When a regulated investment fund loses its authorisation due to a breach of one or more of the applicable legal provisions, it will, in principle, sooner or later find itself in judicial liquidation.

If there have been breaches, it is not uncommon for the liquidator to take legal action against those responsible in order to obtain compensation for the loss suffered by the fund.

The question then arises as to whether the provisions of these circulars can be applied to determine the methods for calculating the loss.

To the best of the author’s knowledge, the Luxembourg courts have so far considered the application of CSSF circular 02/77 only once, in a judgment of 13 July 2023 (no. 2023TALCH06/00969).

In this case, the liquidator of a UCITS sued the fund’s management company, seeking to hold it contractually liable for various breaches. In particular, the liquidator invoked Circular 02/77 to claim compensation for all damages and losses incurred by the fund.
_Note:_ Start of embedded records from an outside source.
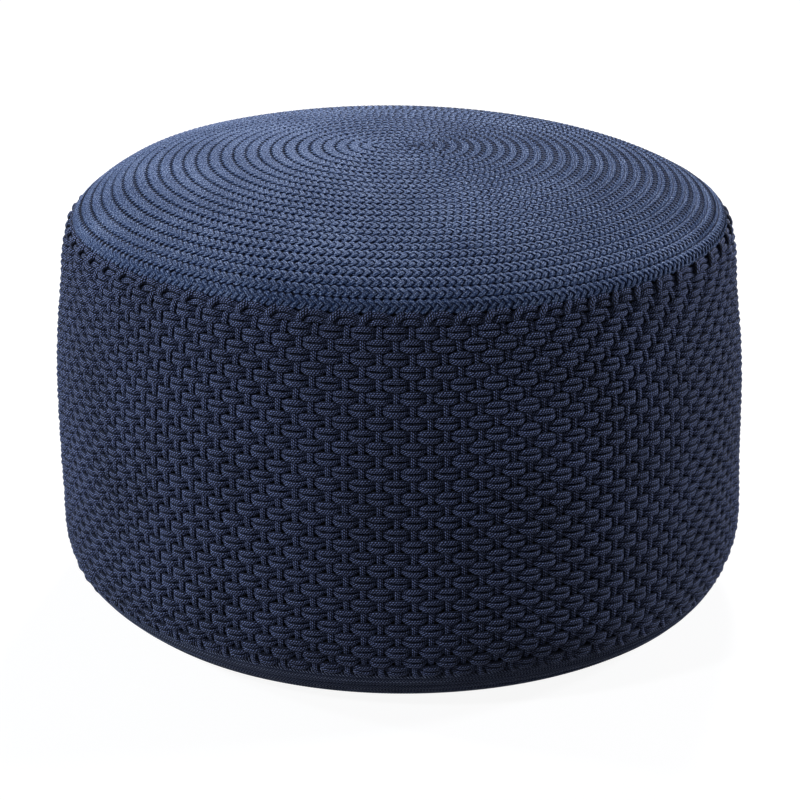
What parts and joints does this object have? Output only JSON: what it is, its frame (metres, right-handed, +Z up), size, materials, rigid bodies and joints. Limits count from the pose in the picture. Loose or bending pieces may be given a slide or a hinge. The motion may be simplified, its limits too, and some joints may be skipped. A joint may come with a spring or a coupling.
{
  "type": "woven pouf footstool",
  "caption": "Round drum-shaped outdoor footstool: cord-woven side, coiled flat-braid top with a low crown, braided foot band, and a foam cushion behind a zip in the base.",
  "frame": {"origin": "on the floor under the middle of the footstool, at the centre of the foot", "axes": "+Z up along the drum's axis, +X along the zip towards its closed end, -Y towards the camera"},
  "size_m": [0.6, 0.6, 0.4],
  "materials": {
    "cord": "braided polyester cord, navy, matte with a soft sheen",
    "braid": "flat yarn braid, navy, matte with a soft sheen",
    "lining": "coated woven polyester, near black",
    "bag": "plain woven polyester, near black",
    "tape": "woven zip tape, near black",
    "nylon": "moulded acetal, near black",
    "black_metal": "die-cast zinc, black lacquer",
    "foam": "open-cell foam, off-white",
    "wadding": "polyester fibre, white"
  },
  "bodies": {
    "footstool": {"top_braid": "braid", "side_weave": "cord", "base_braid": "braid", "base_panel_back": "lining", "base_panel_front": "lining", "zip_tape_back": "tape", "zip_tape_front": "tape", "zip_teeth_back": "nylon", "zip_teeth_front": "nylon", "zip_stop_back": "nylon", "zip_stop_front": "nylon", "zip_end_box": "nylon", "bag_top": "bag", "bag_side": "bag", "bag_base": "bag", "foam_core": "foam", "fibre_topper": "wadding"},
    "slider": {"zip_slider": "black_metal"},
    "pull": {"zip_pull": "black_metal"}
  },
  "joints": [
    {"name": "zip_slide", "type": "slide", "parent": "footstool", "child": "slider", "axis": [1, 0, 0], "range_m": [-0.337, 0]},
    {"name": "pull_swing", "type": "hinge", "parent": "slider", "child": "pull", "pos_m": [0.1685, 0, 0.00535], "axis": [0, -1, 0], "range_deg": [0, 180]}
  ]
}
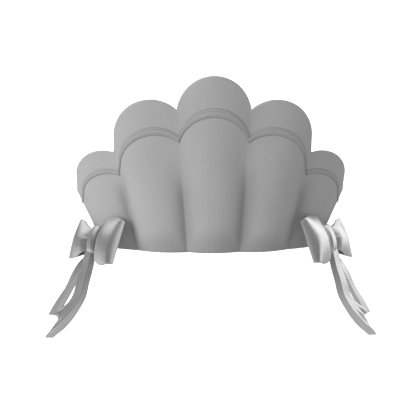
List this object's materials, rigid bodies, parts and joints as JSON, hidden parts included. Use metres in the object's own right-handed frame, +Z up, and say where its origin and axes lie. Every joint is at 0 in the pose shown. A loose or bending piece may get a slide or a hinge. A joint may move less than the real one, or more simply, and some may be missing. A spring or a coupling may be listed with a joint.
{
  "type": "maid headpiece",
  "caption": "Scalloped, fluted fan of stiff cloth worn upright on the brow, with a sewn tape below its edge and a satin bow with hanging swallow-tailed ribbons at each end.",
  "frame": {"origin": "middle of the head opening, level with the fan's lower edge", "axes": "+Z up, the front faces -Y, +X towards the wearer's left"},
  "size_m": [0.2436, 0.1075, 0.1879],
  "materials": {
    "cotton": "starched, matt",
    "tape": "woven tape, matt",
    "band": "plain, matt",
    "satin": "satin"
  },
  "bodies": {
    "root": {"scalloped_fan": "cotton", "scallop_tape": "tape", "head_band": "band", "left_bow_front_loop": "satin", "left_bow_rear_loop": "satin", "left_bow_knot": "satin", "left_bow_front_tail": "satin", "left_bow_rear_tail": "satin", "right_bow_front_loop": "satin", "right_bow_rear_loop": "satin", "right_bow_knot": "satin", "right_bow_front_tail": "satin", "right_bow_rear_tail": "satin"}
  },
  "joints": []
}
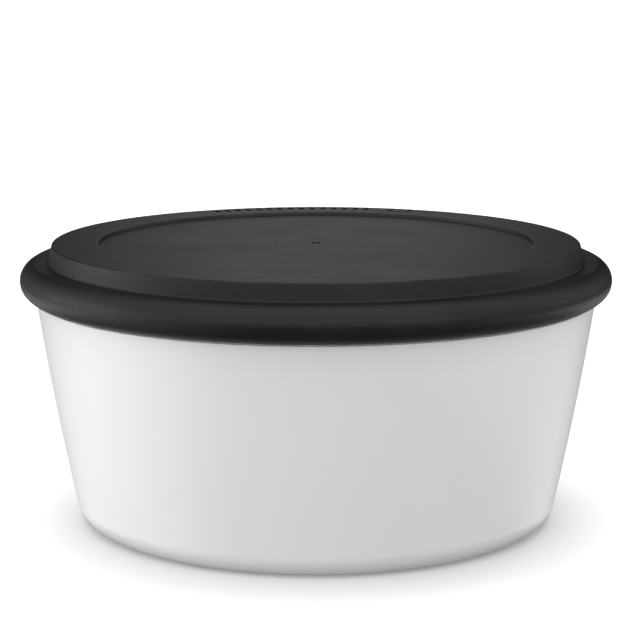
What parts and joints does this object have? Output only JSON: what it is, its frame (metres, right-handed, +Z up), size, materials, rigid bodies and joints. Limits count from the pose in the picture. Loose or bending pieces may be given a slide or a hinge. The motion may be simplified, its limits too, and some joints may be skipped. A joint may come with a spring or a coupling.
{
  "type": "go stone bowl",
  "caption": "Round plastic bowl with a flaring wall and a push-on lid with a round bead, for keeping go stones.",
  "frame": {"origin": "centre of the bowl's footprint, on the surface that it stands on", "axes": "+Z up through the lid, along the bowl's round axis; +Y towards the row of marks on the lid"},
  "size_m": [0.15, 0.15, 0.071],
  "materials": {
    "bowl_plastic": "white, satin, moulded",
    "lid_plastic": "black, soft satin, moulded"
  },
  "bodies": {
    "bowl": {"bowl": "bowl_plastic"},
    "lid": {"lid": "lid_plastic"}
  },
  "joints": [
    {"name": "lid_lift", "type": "slide", "parent": "bowl", "child": "lid", "axis": [0, 0, 1], "range_m": [0, 0.12]}
  ]
}
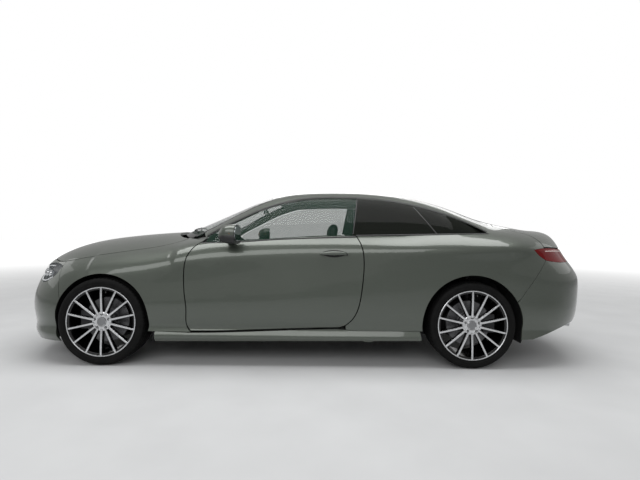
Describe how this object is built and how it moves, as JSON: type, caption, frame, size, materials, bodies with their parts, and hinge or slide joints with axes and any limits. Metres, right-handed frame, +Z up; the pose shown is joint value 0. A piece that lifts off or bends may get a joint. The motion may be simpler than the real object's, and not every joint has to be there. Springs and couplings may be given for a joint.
{
  "type": "coupe car",
  "caption": "Two-door coupe car with hollow cabin, opening doors, bonnet and boot lid, steered front wheels and rolling wheels.",
  "frame": {"origin": "on the ground, midway along and across the car", "axes": "+Z up, -X towards the nose, -Y towards the car's left side"},
  "size_m": [4.8267, 2.096, 1.43],
  "materials": {
    "paint": "gloss metallic grey-green",
    "glass": "lightly tinted",
    "lamp_clear": "clear lens",
    "lamp_red": "red lens",
    "black_plastic": "satin black",
    "trim": "soft grain",
    "structure": "dark primer",
    "suspension": "dull",
    "engine_metal": "cast",
    "exhaust_metal": "brushed",
    "seat_leather": "stitched",
    "tyre": "matt",
    "rim": "machined on black"
  },
  "bodies": {
    "body": {"fenders": "paint", "quarters": "paint", "sills": "paint", "roof_rails": "paint", "roof": "paint", "glass": "glass", "front_bumper": "paint", "rear_bumper": "paint", "headlamps": "lamp_clear", "tail_lamps": "lamp_red", "grille": "black_plastic", "floor": "structure", "bulkhead": "structure", "cowl": "black_plastic", "front_frame": "structure", "wheel_liners": "black_plastic", "boot_tub": "structure", "parcel_shelf": "trim", "cabin_sides": "trim", "roof_frame": "structure", "front_axle": "suspension", "rear_axle": "suspension", "engine": "engine_metal", "fuel_tank": "structure", "exhaust": "exhaust_metal", "dashboard": "trim", "steering_wheel": "black_plastic", "seat_cushions": "seat_leather", "seat_backs": "seat_leather", "rear_bench": "seat_leather", "rear_backrest": "seat_leather"},
    "left_door": {"left_door": "paint", "left_door_glass": "glass", "left_mirror": "black_plastic"},
    "right_door": {"right_door": "paint", "right_door_glass": "glass", "right_mirror": "black_plastic"},
    "bonnet": {"bonnet": "paint"},
    "boot_lid": {"boot_lid": "paint"},
    "left_knuckle": {"left_knuckle": "suspension"},
    "right_knuckle": {"right_knuckle": "suspension"},
    "front_left_wheel": {"front_left_tyre": "tyre", "front_left_rim": "rim"},
    "front_right_wheel": {"front_right_tyre": "tyre", "front_right_rim": "rim"},
    "rear_left_wheel": {"rear_left_tyre": "tyre", "rear_left_rim": "rim"},
    "rear_right_wheel": {"rear_right_tyre": "tyre", "rear_right_rim": "rim"}
  },
  "joints": [
    {"name": "left_door_hinge", "type": "hinge", "parent": "body", "child": "left_door", "pos_m": [-0.9825, -0.885, 0.56], "axis": [0, 0, -1], "range_deg": [0, 62]},
    {"name": "right_door_hinge", "type": "hinge", "parent": "body", "child": "right_door", "pos_m": [-0.9825, 0.885, 0.56], "axis": [0, 0, 1], "range_deg": [0, 62]},
    {"name": "bonnet_hinge", "type": "hinge", "parent": "body", "child": "bonnet", "pos_m": [-1.0145, 0, 0.972], "axis": [0, 1, 0], "range_deg": [0, 50]},
    {"name": "boot_lid_hinge", "type": "hinge", "parent": "body", "child": "boot_lid", "pos_m": [1.6805, 0, 1.058], "axis": [0, -1, 0], "range_deg": [0, 65]},
    {"name": "left_steer", "type": "hinge", "parent": "body", "child": "left_knuckle", "pos_m": [-1.571, -0.72, 0.339], "axis": [0, 0, 1], "range_deg": [-35, 35]},
    {"name": "right_steer", "type": "hinge", "parent": "body", "child": "right_knuckle", "pos_m": [-1.571, 0.72, 0.339], "axis": [0, 0, 1], "range_deg": [-35, 35]},
    {"name": "front_left_wheel_spin", "type": "hinge", "parent": "left_knuckle", "child": "front_left_wheel", "pos_m": [-1.571, -0.8025, 0.339], "axis": [0, 1, 0], "continuous": true},
    {"name": "front_right_wheel_spin", "type": "hinge", "parent": "right_knuckle", "child": "front_right_wheel", "pos_m": [-1.571, 0.8025, 0.339], "axis": [0, 1, 0], "continuous": true},
    {"name": "rear_left_wheel_spin", "type": "hinge", "parent": "body", "child": "rear_left_wheel", "pos_m": [1.302, -0.793, 0.336], "axis": [0, 1, 0], "continuous": true},
    {"name": "rear_right_wheel_spin", "type": "hinge", "parent": "body", "child": "rear_right_wheel", "pos_m": [1.302, 0.793, 0.336], "axis": [0, 1, 0], "continuous": true}
  ],
  "couplings": [
    {"joint": "right_steer", "follows": "left_steer", "ratio": 1}
  ]
}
In its ruling, the court recalls that CSSF Circular 02/77 is a document for the attention of professionals and is intended to provide them with rules of conduct in the event of non-compliance with the investment rules applicable to undertakings for collective investment. The court also indicated that the circular in question provides recommendations from the CSSF, but that the court is not obliged to follow these recommendations, especially as circular 02/77 provides for alternative methods of redress.

In the case in question, the Court found that the management company was at fault for failing to comply with its duty of diligence and risk control in selecting and monitoring investments, but considered that the damage caused by these faults could not be equivalent to the loss of the portfolio. The Court concluded that the damage consisted of the loss of opportunity for the Fund not to have invested in positions selected with the level of diligence and risk control required by the contractual, legal and regulatory provisions in force.

Disclaimer: The author of this article is acting as liquidator in the case which resulted in the judgment of 13 July 2023. The judgment of 13 July 2023 is not final and is currently under appeal.